Alejandro González Iñárritu spesso viene passato per un cineasta vanitoso che si prende troppo sul serio e cerca incensi. Nel caso del suo nuovo lavoro Revenant – Redivivo confeziona un cinema sopraffino sulla Frontiera, a cavallo fra il film vendetta e il western cupo, pieno di momenti dove la narrazione perde centralità e la Natura crudele e magnifica viene catturata dalla cinepresa con attenzione, rispetto reverenziale, quasi timore. L’impianto della pellicola è classicissimo, ma con una quantità di svolte drammaturgiche e dialoghi a un tale minimo storico da trasformarsi in un quasi-documentario.

Tolti i virtuosismi di regia in un piano sequenza iniziale che strizza l’occhio alla battaglia epica con tanto di corsa a cavallo, Revenant è potente nel suo inginocchiarsi non solo al paesaggio, che Lubezki e Iñárritu hanno deciso di fotografare totalmente a luce naturale. La sua potenza e originalità si esprime soprattutto nel suo essere costruito perfettamente su misura di Leonardo Di Caprio. Il quale è solito mettersi a servizio dei suoi registi e svolge bene un compito di rappresentazione, ma qui si muove in un territorio che per l’attore è più stimolante, nonché prova definitiva, alla luce del fatto che è più viscerale e quindi più arduo da rendere convincente.

La sua controparte, un nemico duellante perfetto incarnato dal camaleontico Tom Hardy, nominato agli Oscar per questo film in coppia con Di Caprio, dà un grande contributo alla riuscita.

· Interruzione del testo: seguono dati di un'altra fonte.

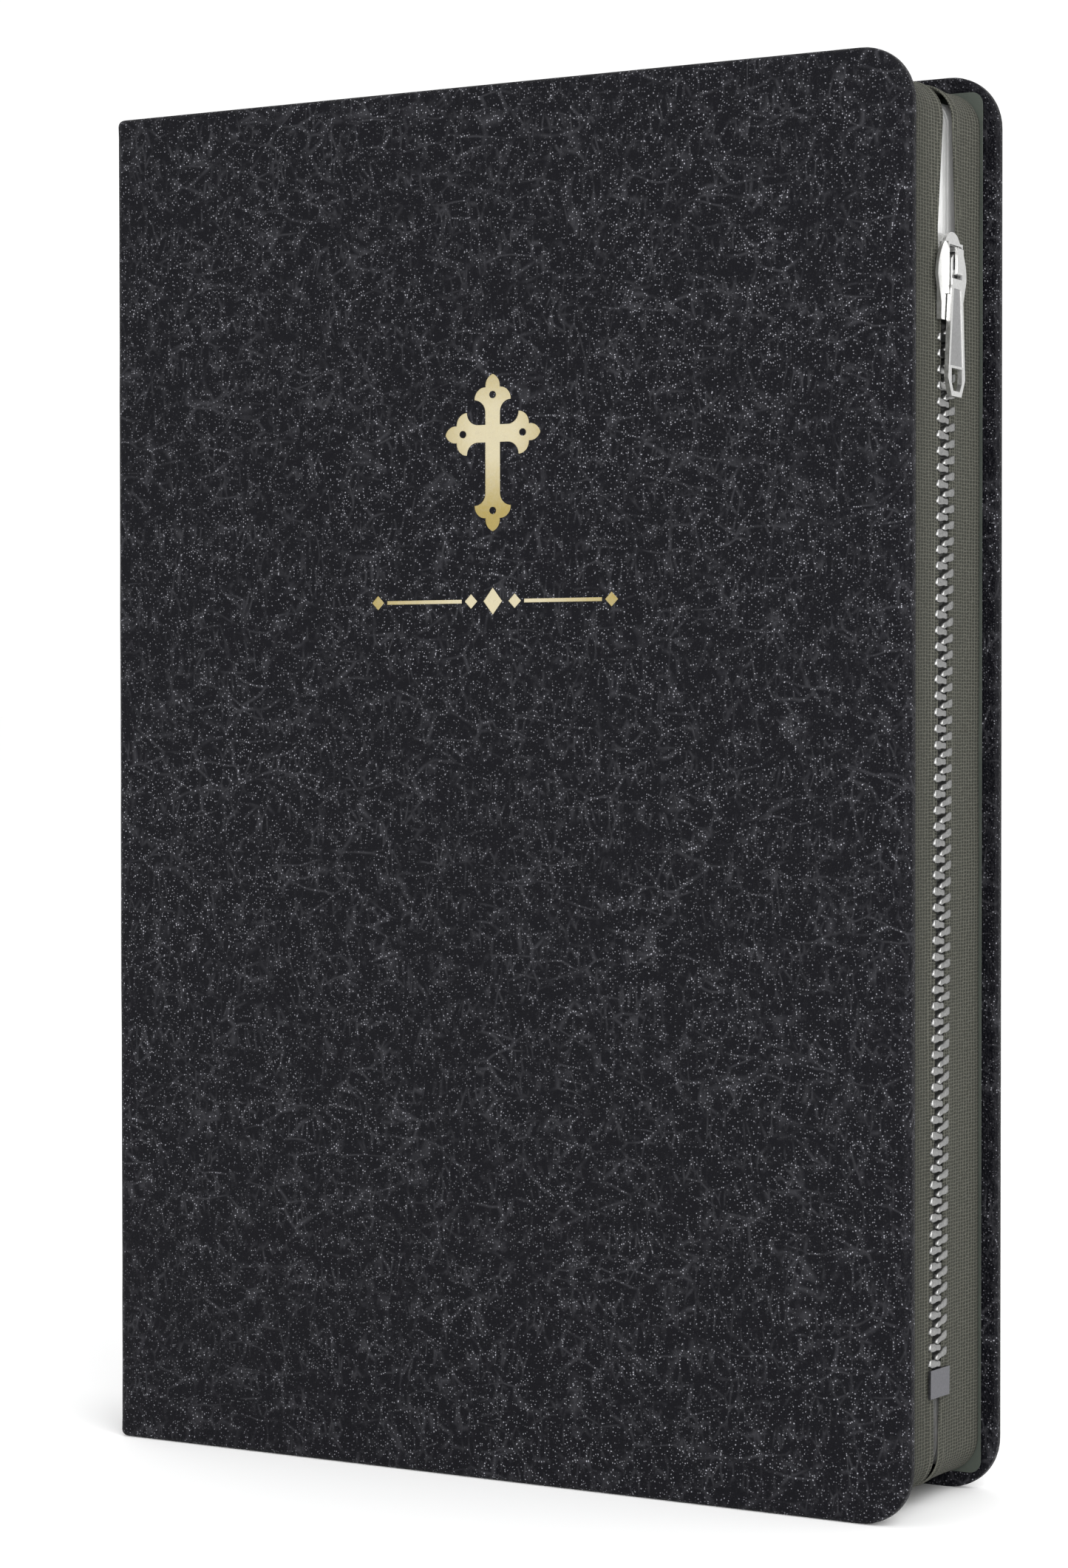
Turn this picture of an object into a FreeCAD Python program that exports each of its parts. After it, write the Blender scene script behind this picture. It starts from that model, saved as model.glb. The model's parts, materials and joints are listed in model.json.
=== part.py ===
import FreeCAD, Part
import math
import os
import Sketcher

# A zippered book: text block, soft leather covers and a fabric gusset closed by a metal zip.
# Millimetres. The book stands on its tail: +Z up, the front cover faces -Y, the fore-edge +X.

Vector = FreeCAD.Vector

DIMENSIONS = {
    # whole book
    "book_height": 222.6,
    "cover_width": 147.3,
    "book_thickness": 35.0,
    # covers
    "cover_thickness": 2.5,
    "cover_corner": 8.5,
    "cover_arris": 0.9,
    "board_thickness": 1.2,
    "lining_thickness": 0.5,
    "turn_in": 2.2,
    "turn_in_corner": 3.0,
    "hinge_turn_in": 4.0,
    "hinge_gap": 0.3,
    # spine
    "spine_skin": 0.8,
    "spine_return": 2.7,
    "spine_corner": 1.6,
    "stiffener_thickness": 1.0,
    "liner_thickness": 0.3,
    "gauze_thickness": 0.3,
    "backs_depth": 5.1,
    # text block
    "page_height": 214.0,
    "leaves_thickness": 29.1,
    "page_depth": 134.0,
    "page_corner": 4.5,
    "leaf_gap": 0.12,
    "fold_gap": 0.7,
    "fold_half": 0.1,
    "fold_length": 10.0,
    "flyleaf_thickness": 0.25,
    "headband_height": 1.3,
    "headband_depth": 1.9,
    # fabric gusset that carries the zip
    "wall_setback": 2.75,
    "wall_thickness": 0.6,
    "wall_corner": 5.75,
    "wall_from_spine": 8.4,
    "hem_width": 1.5,
    "hem_thickness": 0.4,
    # slit between the two halves of the gusset
    "slit_middle": 0.28,
    "slit_lean": 0.018,
    "slit_chain_half": 1.7,
    "slit_nose_half": 3.4,
    "slit_head_half": 1.2,
    "slit_stop_half": 1.1,
    "slit_tail_half": 0.65,
    # zip chain
    "teeth_count": 64,
    "tooth_pitch": 2.5,
    "tooth_height": 1.05,
    "tooth_first": 22.65,
    "tooth_reach": 0.65,
    "chain_half": 2.95,
    "tooth_proud": 0.35,
    "tooth_inside": 0.3,
    "tooth_rounding": 0.2,
    "stop_low": 17.45,
    "stop_height": 4.4,
    "stop_half": 3.45,
    "stop_plate": 0.4,
    "stop_fold_half": 1.3,
    # slider
    "slider_low": 182.75,
    "slider_length": 13.7,
    "slide_gap": 0.1,
    "tape_play": 0.15,
    "plate_thickness": 0.5,
    "inner_plate_thickness": 0.5,
    "foot_half": 3.95,
    "foot_height": 2.6,
    "wing_half": 5.2,
    "wing_height": 6.6,
    "flange_width": 0.75,
    "flange_height": 5.5,
    "wedge_half": 1.35,
    "wedge_low": 7.6,
    "wedge_high": 13.4,
    "rail_half": 2.65,
    "rail_width": 0.4,
    "rail_height": 0.5,
    "rail_low": 4.0,
    "rail_high": 12.0,
    "crown_height": 1.35,
    "crown_half": 1.1,
    "crown_low": 7.0,
    "crown_high": 11.2,
    "crown_foot": 0.7,
    "strap_thickness": 0.45,
    "spring_thickness": 0.1,
    "spring_half": 0.8,
    "spring_low": 7.75,
    "spring_high": 9.15,
    # pull tab, measured from the foot of the slider
    "pull_thickness": 0.6,
    "pull_rim": 0.12,
    "pull_rim_width": 0.75,
    "pull_lift": 0.15,
    "pull_top": 10.05,
    "pull_slot_top": 9.45,
    "pull_slot_low": 6.4,
    "pull_slot_half": 1.3,
    "pull_eye_half": 1.93,
    "pull_neck_half": 2.05,
    "pull_neck_height": 4.9,
    "pull_widest": 3.12,
    "pull_widest_low": 8.9,
    "pull_tip": 11.6,
    "pull_tip_half": 1.8,
    "pull_window_half": 1.9,
    "pull_window_top": 7.3,
    "pull_window_side": 9.5,
    "pull_window_low": 10.8,
    # gold ornament pressed into the front cover
    "recess_depth": 0.3,
    "foil_thickness": 0.08,
    "cross_middle_height": 167.1,
    "cross_offset": 74.41,
    "cross_up": 9.45,
    "cross_side": 8.85,
    "cross_down": 15.55,
    "cross_stroke": 2.8,
    "shoulder_half": 3.4,
    "shoulder_from_tip": 4.1,
    "bud_half": 1.35,
    "bud_length": 1.9,
    "bud_fillet": 2.0,
    "bud_hole": 0.58,
    "bud_hole_from_tip": 3.3,
    "rule_middle_height": 140.45,
    "rule_length": 45.8,
    "rule_height": 4.4,
    "rule_stroke": 0.6,
}

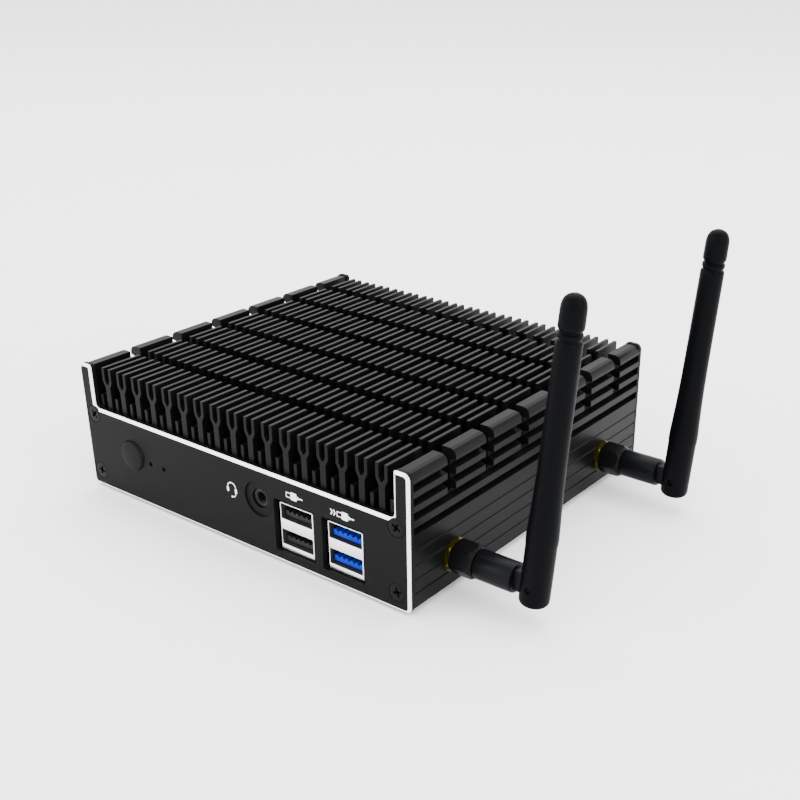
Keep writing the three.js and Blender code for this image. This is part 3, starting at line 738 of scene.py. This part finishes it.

Il film si concentra anche su temi di interesse sociale nella cultura americana, come ad esempio lo sterminio e lo sfruttamento dei nativi. Visti i precedenti, forse l’Academy premierà Revenant solamente per questo motivo, ma non sarà un premio vano e caritatevole, anzi giusto. Iñárritu è interessato alla società e qui ne torna a parlare come aveva già fatto in passato con Babel e Amores Perros. I personaggi hanno una coscienza bene o male definita a livello politico. E chi meglio di un filantropo come Leonardo Di Caprio poteva trovarsi a capeggiare il cast? Speriamo sia la sua volta buona, dopo cinque nomination non andate come speravamo.